Obviously that was his intent all along. Why kit yourself up with state-of-the-art body armour if you intend to go out in a blazing gun battle with the police. If you’ve gone to all that trouble, you don’t want the police to kill you before you have your fifteen minutes of fame.

What’s disgusting is that this animal is now telling all and sundry that he’s in a movie. Incredibly every bugger he’s told this to is now repeating it as gospel.

It’s almost like the punch line to a bad joke, you know the one I’m sure. “I might be crazy but I’m not stupid!” So we are meant to believe that this murderous, fame seeking beast really believes that he’s in a film and that none of this is real? Yeah all right mate, pull the other one it’s got bells on.

I suppose we could give him a little credit. At least he didn’t claim it was because he’d played Grand Theft Auto for 48 hours straight. Or that God had told him to do it.

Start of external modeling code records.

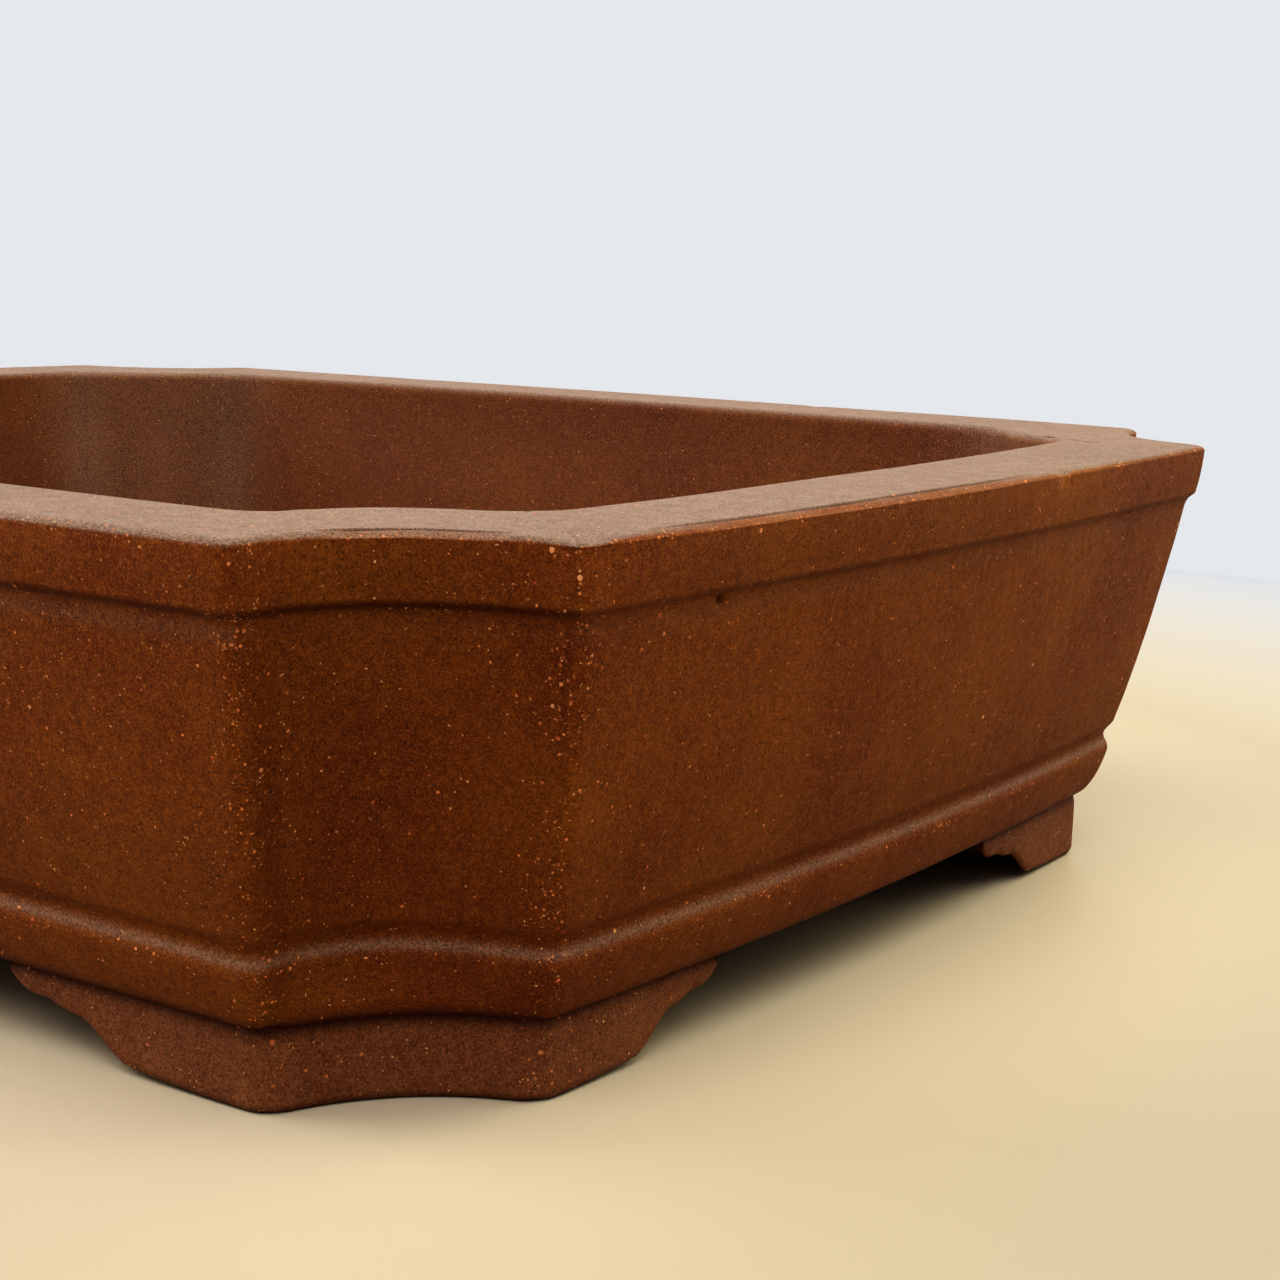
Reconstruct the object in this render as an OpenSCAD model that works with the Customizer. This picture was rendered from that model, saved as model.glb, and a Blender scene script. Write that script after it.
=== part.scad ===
// Bonsai pot: a footed stoneware rectangle with hollowed cut corners.
//
// The pot is built the way a slab pot is luted together: a floor slab, four
// walls and four corner panels standing on it, a rim band on top, a belt
// moulding around the base and four bracket feet that wrap the corners.
// Every member is its own node. The members meet face to face.
// Two drainage screens and their wire clips complete the pot.
//
// Plan: eight runs follow each other around the pot. Even runs are the bowed
// sides (0 front, 2 right, 4 back, 6 left). Odd runs are the hollowed corners
// (1 front right, 3 back right, 5 back left, 7 front left).
// A profile point is [inset, height]: inset is measured inwards from the rim
// line, height upwards from the table. The origin is the centre of the base.

/* [Pot] */
// Length of the rim at its corners
pot_l = 300; // [270:1:330]
// Width of the rim at its corners
pot_w = 235; // [215:1:265]
// Height from the table to the rim
pot_h = 75; // [70:1:90]
// Outward bow in the middle of every side
side_bow = 3.2; // [0:0.1:4]

/* [Corners] */
// Leg of each cut corner at the rim
corner_cut = 28; // [25:0.5:32]
// Depth of the hollow in each cut corner at the rim
hollow = 6; // [3:0.5:7]
// Loss of hollow depth for each millimetre inwards
hollow_fade = 0.11; // [0.05:0.01:0.14]
// Loss of cut length for each millimetre inwards
cut_fade = 0.195; // [0.1:0.005:0.3]
// Length over which each standing edge is rounded
edge_run = 5; // [2:0.5:6]

/* [Rim] */
// Height of the rim band
rim_h = 9.4; // [8:0.1:12]
// Breadth of the flat rim, outside to inside
rim_b = 21.5; // [19:0.5:24]
// Inward lean of the outer rim face over its height
rim_lean = 0.8; // [0:0.1:1.2]
// Size of the eased top edges
rim_ease = 1.3; // [0.6:0.1:1.6]

/* [Walls] */
// Set-back of the wall under the rim
wall_step = 2.1; // [1.5:0.1:3]
// Outward swell of the wall between rim and belt
wall_swell = 0.6; // [0:0.1:1]
// Inward lean of the inner face from the rim to the floor
inner_lean = 4.5; // [3:0.5:6]
// Radius of the cove between wall and floor, inside
inner_cove = 4; // [2:0.5:6]

/* [Belt] */
// Height of the belt moulding
belt_h = 11.1; // [9:0.1:12]
// Height of the rounded shoulder, part of the belt height
belt_top = 2.8; // [2:0.1:4]
// Depth of the quirk between belt and wall
belt_quirk = 1.2; // [0.6:0.1:1.6]
// Overhang of the belt beyond the feet
belt_out = 4.2; // [3.5:0.1:4.5]

/* [Feet] */
// Height of the feet
foot_h = 11.3; // [10:0.1:14]
// Inset of the feet from the rim line
foot_in = 15.3; // [14:0.1:16]
// Breadth of each foot band, outside to inside
foot_b = 13; // [10:0.5:15]
// Length of the foot arms under the long sides
arm_long = 46; // [36:1:56]
// Length of the foot arms under the short sides
arm_short = 36.5; // [30:0.5:44]

/* [Floor] */
// Thickness of the floor slab
floor_t = 8; // [7:0.5:9]
// Diameter of the two drain holes
drain_d = 26; // [24:1:28]
// Distance of each drain hole from the centre
drain_x = 70; // [60:1:80]
// Diameter of the four tie-wire holes
tie_d = 5; // [4:0.5:6]
// Distance between tie-wire holes along the pot
tie_l = 200; // [190:1:205]
// Distance between tie-wire holes across the pot
tie_w = 110; // [100:1:120]

/* [Drainage] */
// Spacing of the strands of the screen
pitch = 3.8; // [3.4:0.1:4.2]
// Thickness of each strand
strand = 1; // [0.8:0.1:1.2]
// Openings along each edge of the screen
openings = 12; // [10:2:12]
// Diameter of the clip wire
wire_d = 1.6; // [1.2:0.1:1.8]
// Reach of each clip leg under the floor
leg_reach = 9; // [7:0.5:12]

/* [Hidden] */
clay = [0.43, 0.25, 0.14];
dark_clay = [0.33, 0.2, 0.14];
screen_black = [0.13, 0.13, 0.14];
wire_grey = [0.72, 0.71, 0.68];

side_steps = 9;      // spans in the middle of a side
corner_steps = 9;    // spans in the middle of a corner
edge_steps = 4;      // spans on each rounded standing edge
curve_steps = 5;     // spans on a small moulded curve
wall_steps = 5;      // spans up the outside of a wall
wire_sides = 10;
bore_fn = 64;

half_l = pot_l / 2;
half_w = pot_w / 2;
// Lengthwise part of the inward direction at a corner, per millimetre of inset
mitre = 1 - cut_fade;
// Extra inset at a standing edge that makes its rounding run on smoothly
edge_dip = edge_run * mitre / (2 * (1 + mitre * mitre));

rim_z = pot_h - rim_h;
belt_z = foot_h;
belt_max_z = belt_z + belt_h - belt_top;
belt_top_z = belt_z + belt_h;
floor_z = foot_h + floor_t;

rim_drop = 0.75 * rim_ease;      // fall of the eased outer edge
rim_under = 0.7;                 // rounding under the outer rim face
quirk_reach = 2.6;               // height over which the wall flares to the quirk
belt_in = foot_in - belt_out;
quirk_in = belt_in + belt_quirk;
belt_slope = 0.2;                // inward lean of the belt face, per millimetre
belt_bond = 1.7;                 // breadth of the belt under the floor line
slab_in = foot_in + belt_bond;
inner_foot_in = rim_b + inner_lean;

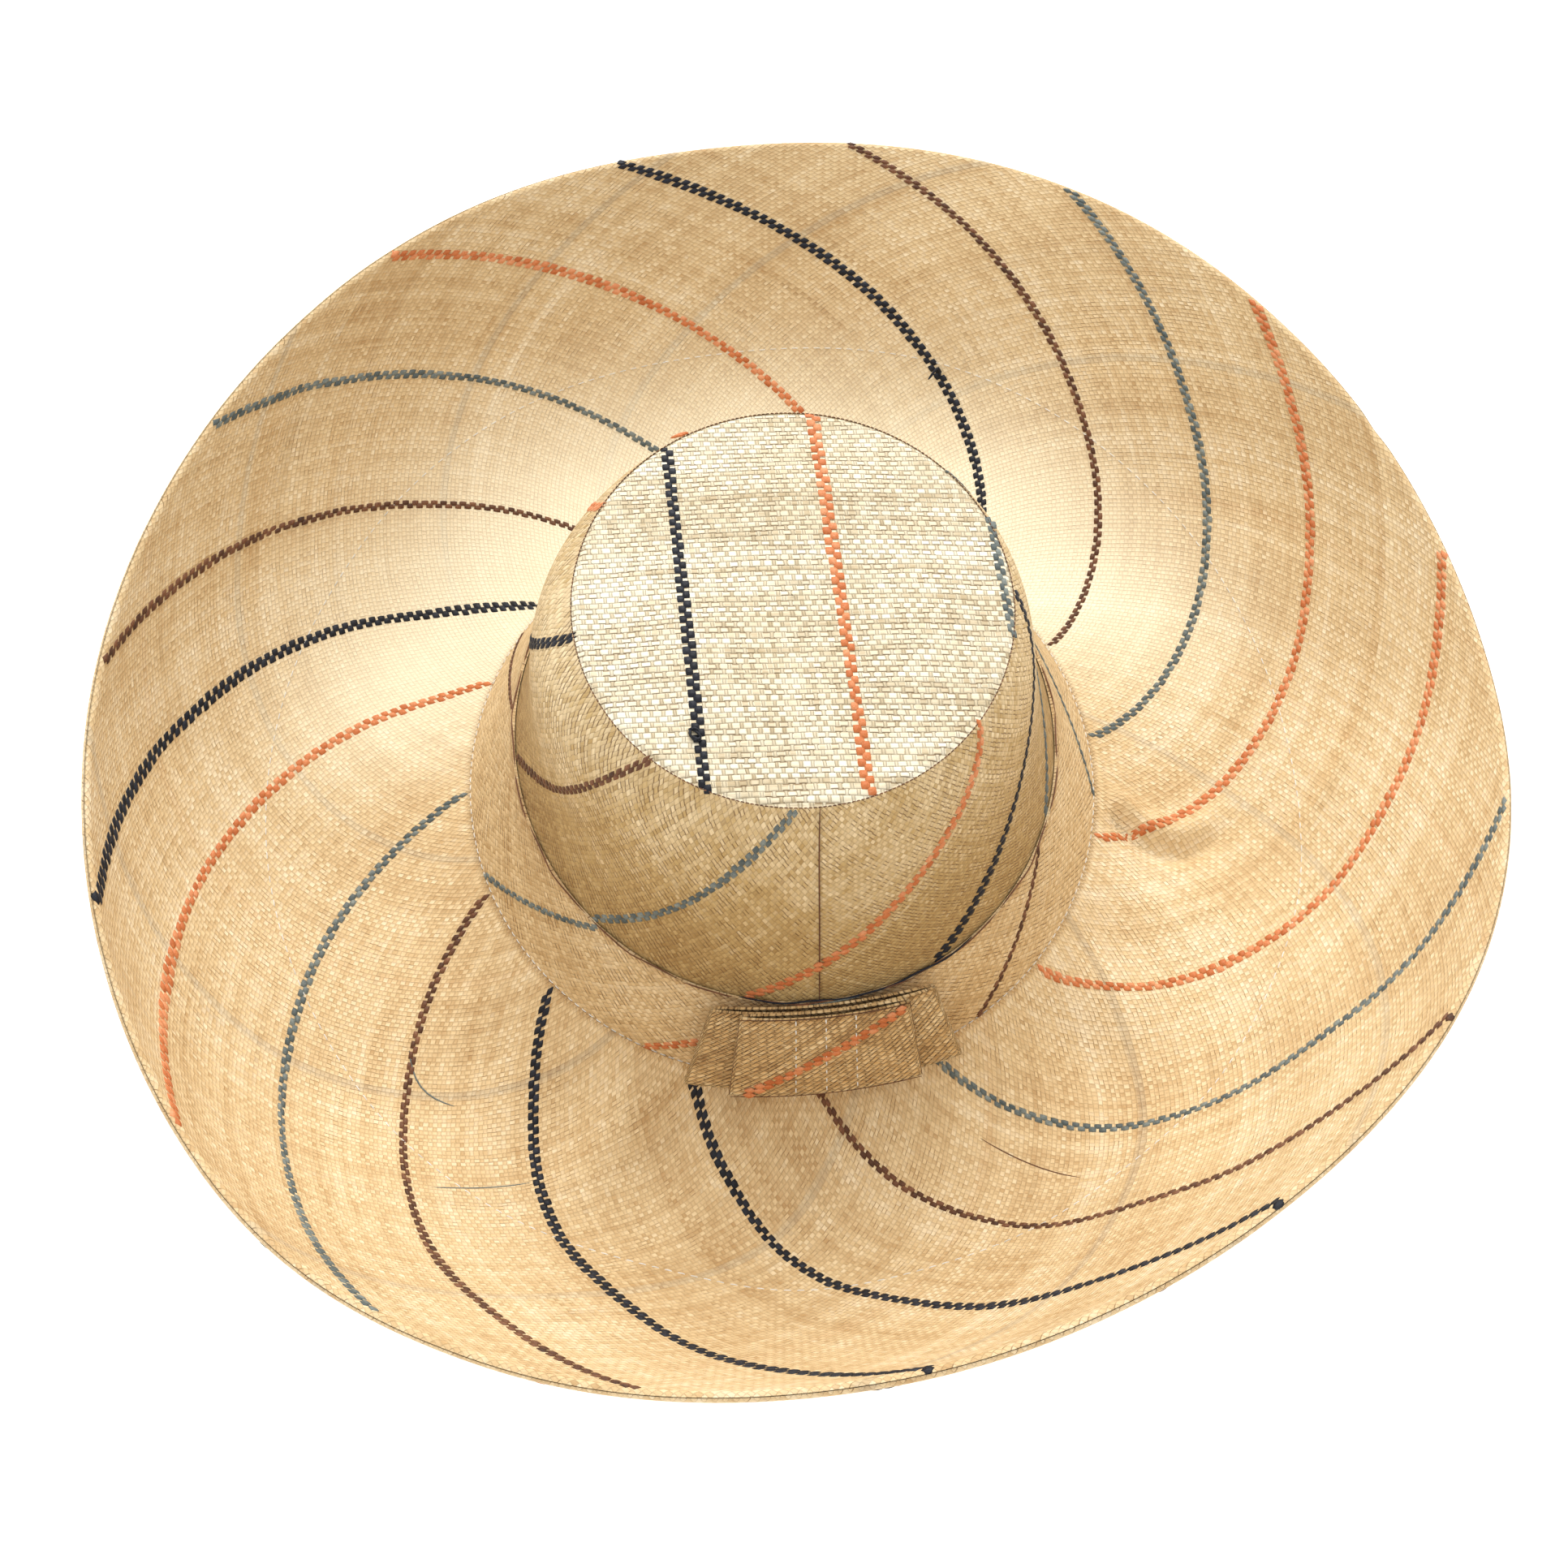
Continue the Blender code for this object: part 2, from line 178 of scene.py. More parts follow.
def tip_rise(radius):
    """Height of the tip's top over its seam, at a share of its radius."""
    fall = np.clip((radius - TIP_FLAT) / (1.0 - TIP_FLAT), 0.0, 1.0)
    return TIP_DOME * 0.5 * (1.0 + np.cos(np.pi * fall))


def on_tip(x, y, lift=0.0):
    """A point on the tip's top, uneven as the cloth is and drawn down at its seam."""
    radius = np.hypot((x - CROWN_LEAN) / TIP_RING[0], y / TIP_RING[1])
    dent = TIP_DENT * np.sin(95.0 * x + 1.0) * np.sin(70.0 * y) * (1.0 - radius ** 2)
    edge = -CLOTH * ramp(radius, 0.965, 0.995)
    return pack(x, y, TIP_TOP + tip_rise(radius) + dent + edge + lift)


def run_and_rise(start, end, share):
    """Where a unit length of cloth is after a share, as its slope goes from start to end."""
    bend = end - start
    bend = np.where(np.abs(bend) < 1e-4, 1e-4, bend)
    here = start + bend * share
    return (np.sin(here) - np.sin(start)) / bend, (np.cos(start) - np.cos(here)) / bend


def brim_frame(angle, share):
    """A point on the brim's middle surface, at a share of the cloth's width."""
    turn = np.mod(angle, 360.0) * len(BRIM_SECTIONS) / 360.0
    first = np.floor(turn).astype(int)
    step = (turn - first)[..., None]
    table = np.array(BRIM_SECTIONS, float)
    a, b, c, d = (table[(first + k) % len(table)] for k in (-1, 0, 1, 2))
    cubic = 2 * a - 5 * b + 4 * c - d + step * (3 * (b - c) + d - a)
    values = b + 0.5 * step * (c - a + step * cubic)
    width = values[..., 0]
    crown, middle, rim = (np.radians(values[..., k]) for k in (1, 2, 3))
    out, rise = run_and_rise(crown, middle, np.minimum(2.0 * share, 1.0))
    far_out, far_rise = run_and_rise(middle, rim, np.maximum(2.0 * share - 1.0, 0.0))
    reach = 0.5 * width * (out + far_out)
    return pack((BRIM_RING[0] + reach) * cos(angle), (BRIM_RING[1] + reach) * sin(angle),
                0.5 * width * (rise + far_rise))


def swirl(share):
    """How far a bias thread is behind its place at the rim."""
    left = 1.0 - share
    return SWIRL * left * (1.0 + SWIRL_BEND * (1.0 - left))


def unswirl(turn):
    """The share of the brim's width at which a bias thread is this far behind."""
    bend = 1.0 + SWIRL_BEND
    under = np.maximum(bend * bend - 4.0 * SWIRL_BEND * np.maximum(turn, -20.0) / SWIRL, 0.0)
    return 1.0 - (bend - np.sqrt(under)) / (2.0 * SWIRL_BEND)


def near(angle, middle):
    """Signed difference of two angles, from -180 to 180."""
    return np.mod(angle - middle + 180.0, 360.0) - 180.0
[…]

No, he’s claiming to be ‘The Joker‘ from the Batman verse. Sorry, but I’m not buying it. James Holmes is another of these ‘special’ kids who had to grow up only to realize that he’s not special at all.

If you want to look for blame or for a reason, look at our society today. Our ‘child worship’ as George Carlin put it, is causing our youth to grow up into ever more disenchanted adults. I did a article about the fact that a load of school kids said they wanted fame as a job when they grew up. Our culture has allowed this to happen. The only thing people seem to be teaching their children is the attitude of being owed something.

I’m sure that if Holmes’ past is looked into, we’ll find he was a spoiled, unrealistic child who believed he was so special that he didn’t need to exert himself to succeed in anything. Just like his neuroscience class that was ‘too hard’ he found that life was too hard to face normally. So this cretin purchases huge amounts of killing materials and makes his plans.

Unfortunately for Holmes when it is proved that he meticulously planned his slaughter, he’ll be done for murder one. And America has the death penalty sunshine, I hope you continue to feel special right up to your last breath.